-- OBJECTIVE --
Give the data again exactly, from its opening line through the line in which "of the base." appears.

-- SOURCE EXCERPT --
──────
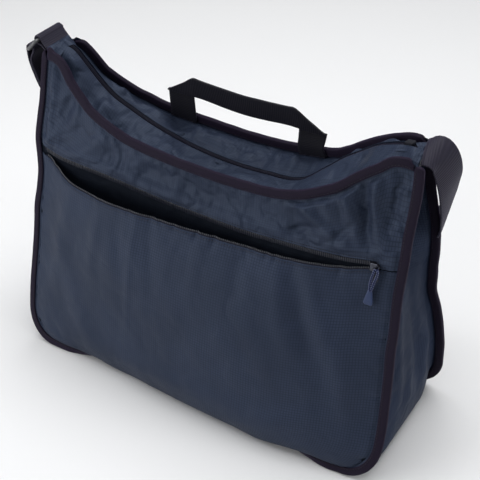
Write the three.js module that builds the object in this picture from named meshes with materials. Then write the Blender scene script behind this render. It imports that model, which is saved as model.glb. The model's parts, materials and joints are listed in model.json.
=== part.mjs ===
import * as THREE from "three";

// Soft zipped shoulder bag in thin woven cloth, standing on its base.
// Millimetres, Z up, X along the width, front towards -Y, origin under the middle of the base.

// Main sizes
const clothThick = 1;
const tapeThick = 0.8;
const webThick = 2;
const layerGap = 0.4;
const finWidth = 10;
const finHold = 8.6;
const bindThick = 1;
const bindClear = 0.35;
const baseHalfDepth = 79;
const topHalfDepth = 19.5;
const cornerHeight = 335;
const rimRootAtCorner = 324.5;
const cornerRise = 35;
const cornerRun = 27;
const strapWidth = 38;

const layerStep = (clothThick + layerGap) / 2;
const channelInner = layerStep + clothThick / 2 + bindClear;
const finHalf = channelInner + bindThick;

// Half widths of the outer edge at each height
const outlineRows = [
  { z: 45, frontLeft: 214.9, frontRight: 219.5, back: 220.2 },
  { z: 60, frontLeft: 214.9, frontRight: 219, back: 220.7 },
  { z: 79, frontLeft: 214.4, frontRight: 218, back: 220.2 },
  { z: 100, frontLeft: 212.9, frontRight: 217, back: 218.2 },
  { z: 123, frontLeft: 211.4, frontRight: 215.5, back: 215.2 },
  { z: 145, frontLeft: 210.9, frontRight: 213.5, back: 210 },
  { z: 165, frontLeft: 210.4, frontRight: 213.3, back: 209.5 },
  { z: 185, frontLeft: 207.9, frontRight: 212, back: 210 },
  { z: 205, frontLeft: 206.6, frontRight: 211, back: 211 },
  { z: 222, frontLeft: 208.2, frontRight: 211.2, back: 211 },
  { z: 240, frontLeft: 210.7, frontRight: 211.4, back: 210.5 },
  { z: 260, frontLeft: 208.9, frontRight: 210.8, back: 210 },
  { z: 280, frontLeft: 206.4, frontRight: 211.4, back: 209 },
  { z: 300, frontLeft: 205.4, frontRight: 211.6, back: 208.5 },
  { z: 318, frontLeft: 204.4, frontRight: 211, back: 208 },
  { z: 335, frontLeft: 203.4, frontRight: 209, back: 206 },
];

// Height of the top edge of both rims, and the line of the closed top zip, along the width
const rimRows = [
  { x: -212, front: 336, back: 334, zip: 333, zipY: 4 },
  { x: -198, front: 335, back: 331, zip: 333, zipY: 4 },
  { x: -183, front: 330, back: 317, zip: 330, zipY: 5 },
  { x: -168, front: 318.5, back: 308, zip: 315, zipY: 6 },
  { x: -153, front: 305.5, back: 299, zip: 299, zipY: 7 },
  { x: -138, front: 294, back: 291, zip: 288, zipY: 7 },
  { x: -122, front: 286.5, back: 285, zip: 281, zipY: 7 },
  { x: -90, front: 277, back: 277, zip: 270, zipY: 6 },
  { x: -45, front: 272, back: 273, zip: 260, zipY: 5 },
  { x: 0, front: 270, back: 271, zip: 256, zipY: 4 },
  { x: 40, front: 270, back: 273, zip: 256, zipY: 5 },
  { x: 76, front: 272.5, back: 279, zip: 259, zipY: 8 },
  { x: 100, front: 279, back: 286, zip: 277, zipY: 13 },
  { x: 116, front: 286.5, back: 296, zip: 291, zipY: 16 },
  { x: 132, front: 296, back: 308, zip: 303, zipY: 16 },
  { x: 150, front: 311, back: 320, zip: 317, zipY: 13 },
  { x: 165, front: 322, back: 328, zip: 325, zipY: 10 },
  { x: 182, front: 332.5, back: 333.5, zip: 332, zipY: 6 },
  { x: 198, front: 337, back: 335, zip: 334, zipY: 4 },
  { x: 212, front: 338, back: 336, zip: 334, zipY: 4 },
];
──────
-- SOLUTION FOR THIS EXERCISE --
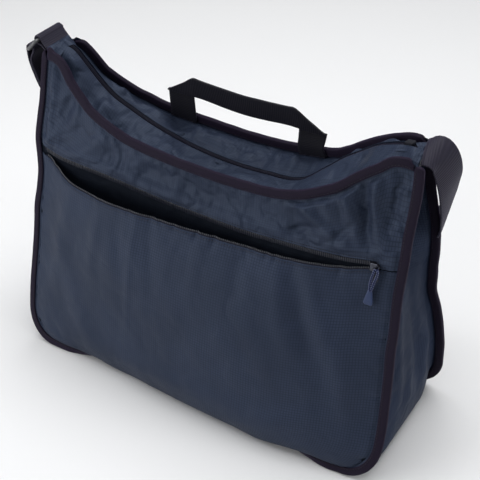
Write the three.js module that builds the object in this picture from named meshes with materials. Then write the Blender scene script behind this render. It imports that model, which is saved as model.glb. The model's parts, materials and joints are listed in model.json.
=== part.mjs ===
import * as THREE from "three";

// Soft zipped shoulder bag in thin woven cloth, standing on its base.
// Millimetres, Z up, X along the width, front towards -Y, origin under the middle of the base.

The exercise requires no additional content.